Задачей Британии было предупредить вхождение освобождавшихся наций и государств как в германскую, так и в российскую орбиту. Поэтому, как уже отмечалось, она стремилась не допустить консолидации крупных однородных славянских наций.
Ибо хорваты и словенцы неизбежно вошли бы в германскую орбиту, а великосербское, болгарское государства, при всём лавировании их элиты, не могли быть полностью изъяты из-под влияния России.
В британских — как, впрочем, и в немецких — планах как начала ХХ века, так и сегодняшних дней неизменна тревога по поводу любого проявления сербских национальных чаяний, которые после “Начертания” Илии Гарашанина 1844 года уже полтора века являются пугалом для Западной Европы, так как объединение сербов в одном государстве изменило бы баланс сил. Подобное развитие событий исключено из конструктивных парадигм как в англосаксонском мышлении начала ХХ века (доклад Фонда Карнеги о Балканских войнах 1913 года), так и в новейших комментариях к нему Дж. Кеннана в 1993 году. Эта региональная проблематика вошла в “восточный вопрос”, в котором ни одна западная историография не откровенна.

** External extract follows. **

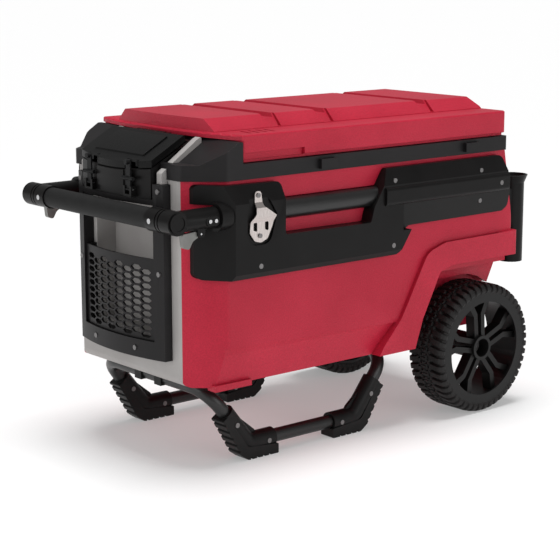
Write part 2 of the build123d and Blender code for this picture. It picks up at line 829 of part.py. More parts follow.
def make_panel_screws(panel, panel_other, opener_screws, opener_holes):
    """The screws of both panels and the holes they leave."""
    screws = []
    for x, z in panel_screw_places():
        face = panel_face_at(x, z)
        head = bar_y_way(x, -face - 0.4, -face + 2.6, z, screw_head)
        shank = bar_y_way(x, -face + 2.6, -face + 10, z, screw_shank)
        screw = head + shank
        room = bar_y_way(x, -face - 8, -face + 2.6, z, screw_head) + shank
        panel -= room
        panel_other -= other_side(room)
        screws.append(screw)
        screws.append(other_side(screw))
    for hole in opener_holes:
        panel -= hole
    return panel, panel_other, group(screws + opener_screws)


# ---------------------------------------------------------------- wheels


def make_rim():
    """A rim about Z with its outer face up at 0: a barrel, five double spokes and a cupped hub."""
    barrel = Pos(0, 0, -44) * (Cylinder(rim_radius, 84) - Cylinder(rim_radius - 6, 90))
    flange = Pos(0, 0, -4) * (Cylinder(rim_radius + 6, 4) - Cylinder(rim_radius - 12, 6))
    hub = Pos(0, 0, -45) * Cylinder(24, 74)
    hub -= Pos(0, 0, -17) * Cylinder(18, 34)
    disc_low = -36
    spokes = None
    for index in range(5):
        for side in (-1, 1):
            arm = [
                (20, side * 4, 0),
                (20, side * 14, 0),
                (64, side * 15, 0),
                (96, side * 34, 0),
                (98, side * 21, 0),
                (68, side * 5, 0),
            ]
            corners = arm if side > 0 else arm[::-1]
            spoke = Rot(0, 0, 72 * index + spoke_angle) * flat_plate(corners, disc_low, -14)
            spokes = spoke if spokes is None else spokes + spoke
    rim = barrel + flange + hub + spokes
    return rim - Pos(0, 0, -45) * Cylinder(axle_radius + running_gap, 120)


def make_tyre():
    section = [
        (rim_radius, -6.2, 0),
        (rim_radius + 6, -6.2, 0),
        (rim_radius + 7, 0, 3),
        (118, 0, 7),
        (wheel_radius, -10, 6),
        (wheel_radius, -wheel_width + 10, 6),
        (118, -wheel_width, 7),
        (rim_radius, -wheel_width + 6, 3),
    ]
    return revolve(Plane.XZ * outline(section), axis=Axis.Z)


def place_wheel(shape):
    """From the wheel's own axis to the left wheel's place."""
    return Pos(wheel_x, -wheel_outer, wheel_radius) * Rot(90, 0, 0) * shape


def make_axle():
    axle = bar_y_way(wheel_x, -axle_end, axle_end, wheel_radius, axle_radius)
    bracket = side_plate(
        [(wheel_x - 22, 150, 0), (wheel_x + 22, 150, 0), (wheel_x + 14, 112, 10), (wheel_x - 14, 112, 10)],
        -131,
        -104,
    )
    bracket -= bar_y_way(wheel_x, -140, -90, wheel_radius, axle_radius)
    spacer = bar_y_way(wheel_x, -150.4, -131.2, wheel_radius, 12)
    spacer -= bar_y_way(wheel_x, -160, -120, wheel_radius, axle_radius)
    nut = bar_y_way(wheel_x, -axle_end - 2.5, -axle_end + 4.6, wheel_radius, 11)
    nut -= bar_y_way(wheel_x, -axle_end, -axle_end + 8, wheel_radius, axle_radius)
    return axle, group([bracket, other_side(bracket)]), group(
        [nut, other_side(nut), spacer, other_side(spacer)]
    )


# ---------------------------------------------------------------- skids


def foot_band():
    """Side outline of the treaded band round the outside and the underside of a foot."""
    return [
        (-303, 80, 2),
        (-291, 88, 2),
        (-246, 24, 12),
        (-176, 18, 2),
        (-176, 0, 2),
        (-246, 0, 12),
        (-263, 12, 6),
    ]


def make_hoop():
    """The front hoop: a bar across under the tub, bent down into both front feet."""
    lean = (hoop_offset - bend_offset) / (hoop_z - runner_z)
    start_z = 48
    start_x = skid_middle - bend_offset - (start_z - runner_z) * lean
    top_x = skid_middle - hoop_offset
    path = FilletPolyline(
        (start_x, -skid_y, start_z),
        (top_x, -skid_y, hoop_z),
        (top_x, skid_y, hoop_z),
        (start_x, skid_y, start_z),
        radius=46,
    )
    section = Plane(origin=path @ 0, z_dir=path % 0) * Circle(skid_radius)
    return sweep(section, path=path)


def make_feet(hoop, runner):
    line = FilletPolyline((-288.4, -skid_y, 92), (-238, -skid_y, runner_z), (-180, -skid_y, runner_z), radius=25)
    elbow = sweep(Plane(origin=line @ 0, z_dir=line % 0) * Circle(17.5), path=line)
    foot = side_plate(foot_band(), -foot_outer, -foot_inner) + elbow
    steps = 5
    for index in range(steps):
        share = (index + 0.5) / steps
        foot -= Pos(-303 + share * 40, -skid_y, 79 - share * 67) * Rot(0, 31, 0) * Box(6, 60, 4.5)
    for index in range(4):
        foot -= Pos(-238 + 14 * index, -skid_y, 0) * Box(5, 60, 7)
    web = side_plate([(-264, 84, 0), (-222, 50, 0), (-210, 30, 0), (-250, 30, 0)], -skid_y - 3, -skid_y + 3)
    foot = foot + web - hoop - runner
    holes = []
    for x, z in ((-271, 69), (-198, 27)):
        holes.append(bar_y_way(x, -foot_outer - 1.2, -foot_outer + 2, z, screw_head))
        holes.append(bar_y_way(x, -foot_inner - 2, -foot_inner + 1.2, z, screw_head))
    for hole in holes:
        foot -= hole
    return foot, holes


def to_rear(shape):
    return mirror(shape, about=Plane.YZ.offset(skid_middle))


def make_clamps(hoop):
    clamps = []
    x = skid_middle - hoop_offset
    clamp = block(x - 15, x + 15, -40, -20, 124, body_bottom) - hoop
    for piece in (clamp, other_side(clamp)):
        clamps.append(piece)
        clamps.append(to_rear(piece))
    return group(clamps)


# ---------------------------------------------------------------- rear fittings


def make_rod_holder():
    tube = bar_z_way(rod_x, -rod_y, rod_low, rod_top - 16, rod_outer)
    flare = Pos(rod_x, -rod_y, rod_top - 8) * Cone(rod_outer, rod_flare, 16)
    holder = tube + flare
    holder -= bar_z_way(rod_x, -rod_y, rod_low + 4, rod_top + 5, rod_bore)
    holder -= Pos(rod_x, -rod_y, rod_top - 7.5) * Cone(rod_bore, rod_flare - 3, 17)
    return holder


def make_rod_bracket(tub_solid):
    bracket = block(375, rod_x, -rod_y - 16, -rod_y + 16, 355, 425)
    return bracket - tub_solid - bar_z_way(rod_x, -rod_y, 200, 500, rod_outer - 1)


def make_drain():
    plug = bar_x_way(345, 400, 0, 186, 12)
    plug -= bar_x_way(340, 388, 0, 186, 8)
    return plug + bar_x_way(392.5, 406, 0, 186, 17)


# ---------------------------------------------------------------- build


def main():
    os.makedirs("parts", exist_ok=True)
    body, front, liner, foam = make_tub()
    liner_clear = tub_block(liner_inset, liner_front, 620)
    collar, strips, loops = make_collar(liner_clear)
    save("insulation_foam", foam)
    save("tub_liner", liner)
    save("trim_strips", group([strips]))
    save("tie_down_loops", loops)

    bin_shell, box_lid, box_gasket, box_pin = make_dry_box()
    save("dry_box", bin_shell)
    save("dry_box_lid", box_lid)
    save("dry_box_gasket", box_gasket)
    save("dry_box_hinge_pin", box_pin)
    save("latch_left", make_latch(-1))
    save("latch_right", make_latch(1))
    save("latch_pins", make_latch_pins())

    frame, mesh, frame_screws = make_front_frame(strips)
    save("front_frame", frame)
    save("mesh_pocket", mesh)
    save("frame_screws", frame_screws)
    save("front_bulkhead", front - strips)

    shell, inner_panel, lid_foam, lid_gasket = make_lid()
    save("lid_shell", shell)
    save("lid_inner_panel", inner_panel)
    save("lid_foam", lid_foam)
    save("lid_gasket", lid_gasket)
    lid_leaves, body_leaves, hinge_pins = make_hinges()
    save("lid_hinge_leaves", lid_leaves)
    save("body_hinge_leaves", body_leaves)
    save("lid_hinge_pins", hinge_pins)

    guides, bushes = make_guides()
    save("guide_tubes", guides)
    save("guide_bushes", bushes)
    arm = make_arm()
    save("handle_arm_left", arm)
    save("handle_arm_right", other_side(arm))
    tube, grip, tee, cap, metal = make_handle()
    save("crossbar_tube", tube)
    save("grip_sleeve", grip)
    save("handle_elbow_left", tee)
    save("handle_elbow_right", other_side(tee))
    save("handle_caps", group([cap, other_side(cap)]))
    save("handle_rivets", metal)
    trigger = make_trigger()
    save("trigger_left", trigger)
    save("trigger_right", other_side(trigger))
    save("trigger_pins", make_trigger_pins())

    tub_solid = tub_outer() - arm_grooves()
    opener, opener_holes, opener_screws = make_opener()
    plain_panel = make_side_panel(tub_solid)
    panel, panel_other, panel_screws = make_panel_screws(
        plain_panel, other_side(plain_panel), opener_screws, opener_holes
    )
    save("side_panel_left", panel)
    save("side_panel_right", panel_other)
    save("panel_screws", panel_screws)
    save("bottle_opener", opener)

    holder = make_rod_holder()
    bracket = make_rod_bracket(tub_solid)
    holder = holder + bracket
    save("rod_holder_left", holder)
    save("rod_holder_right", other_side(holder))

    hoop = make_hoop()
    runner = bar_x_way(skid_middle - 112, skid_middle + 112, -skid_y, runner_z, skid_radius)
    foot, foot_holes = make_feet(hoop, runner)
    save("front_hoop", hoop)
    save("rear_hoop", to_rear(hoop))
    save("runner_tubes", group([runner, other_side(runner)]))
    save("foot_front_left", foot)
    save("foot_front_right", other_side(foot))
    save("foot_rear_left", to_rear(foot))
    save("foot_rear_right", to_rear(other_side(foot)))
    screws = []
    for hole in foot_holes:
        screws += [hole, other_side(hole), to_rear(hole), to_rear(other_side(hole))]
    save("foot_screws", group(screws))
    save("hoop_clamps", make_clamps(hoop))

    rim = place_wheel(make_rim())
    tyre = place_wheel(make_tyre())
    save("rim_left", rim)
    save("rim_right", other_side(rim))
    save("tyre_left", tyre)
    save("tyre_right", other_side(tyre))
    axle, brackets, nuts = make_axle()
    save("axle", axle)
    save("axle_brackets", brackets)
    save("axle_nuts", nuts)

    save("drain_plug", make_drain())

    save("body_shell", body)
    save("collar", collar)


main()
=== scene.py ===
import math

import bmesh
import bpy
import numpy as np
from mathutils import Euler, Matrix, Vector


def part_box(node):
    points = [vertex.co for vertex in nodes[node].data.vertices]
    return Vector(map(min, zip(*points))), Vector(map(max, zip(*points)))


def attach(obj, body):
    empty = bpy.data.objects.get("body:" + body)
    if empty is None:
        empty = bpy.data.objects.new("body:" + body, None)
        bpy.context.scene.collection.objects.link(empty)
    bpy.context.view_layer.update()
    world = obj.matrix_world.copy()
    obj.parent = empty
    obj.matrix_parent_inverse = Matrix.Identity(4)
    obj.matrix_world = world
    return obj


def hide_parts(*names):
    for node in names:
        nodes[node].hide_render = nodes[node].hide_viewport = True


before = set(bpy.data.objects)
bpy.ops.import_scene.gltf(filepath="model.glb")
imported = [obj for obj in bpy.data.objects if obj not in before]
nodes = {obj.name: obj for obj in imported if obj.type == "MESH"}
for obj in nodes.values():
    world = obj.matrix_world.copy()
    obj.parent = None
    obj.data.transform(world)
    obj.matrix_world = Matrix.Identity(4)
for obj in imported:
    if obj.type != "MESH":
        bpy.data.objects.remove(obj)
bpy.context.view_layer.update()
print("frame loaded")

# helpers

reliefShare = 4000  # grain size in mm over this is the grain's relief in metres, a quarter of its size


def hexLinear(code):
    # sRGB hex to linear, with alpha 1
    values = [int(code[i:i + 2], 16) / 255 for i in (1, 3, 5)]
    linear = [v / 12.92 if v <= 0.04045 else ((v + 0.055) / 1.055) ** 2.4 for v in values]
    return (*linear, 1.0)


def addNode(tree, kind, settings=None, links=None):
    # one node, its settings (sockets or properties) and what feeds it: {input: (node, output)}
    node = tree.nodes.new(kind)
    for key, value in (settings or {}).items():
        if isinstance(key, int) or key in node.inputs:
            node.inputs[key].default_value = value
        else:
            setattr(node, key, value)
    for key, (source, output) in (links or {}).items():
        tree.links.new(source.outputs[output], node.inputs[key])
    return node


def newMaterial(name):
    material = bpy.data.materials.new(name)
    material.use_nodes = True
    tree = material.node_tree
    tree.nodes.clear()
    coords = addNode(tree, "ShaderNodeTexCoord")
    return material, tree, coords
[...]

Трактовка “восточного вопроса” в книге патриарха британской балканистики Р. Сетона-Уотсона 1911 года в двух пунктах поразительно неизменна до сегодняшнего дня: 1) от будущей судьбы сербо-хорватской расы “зависит баланс сил в Адриатике со всеми его следствиями для международной ситуации”; 2) недопустимость объединения рейнских и прусских немцев с южными немцами, то есть с австрийцами. После войны все британские конфигурации нацелены на нестабильные, зависящие от внешнего патронажа образования из пяти-шести тяготеющих к противоположным партнёрам наций, где исторический и политический потенциал народов обезличен.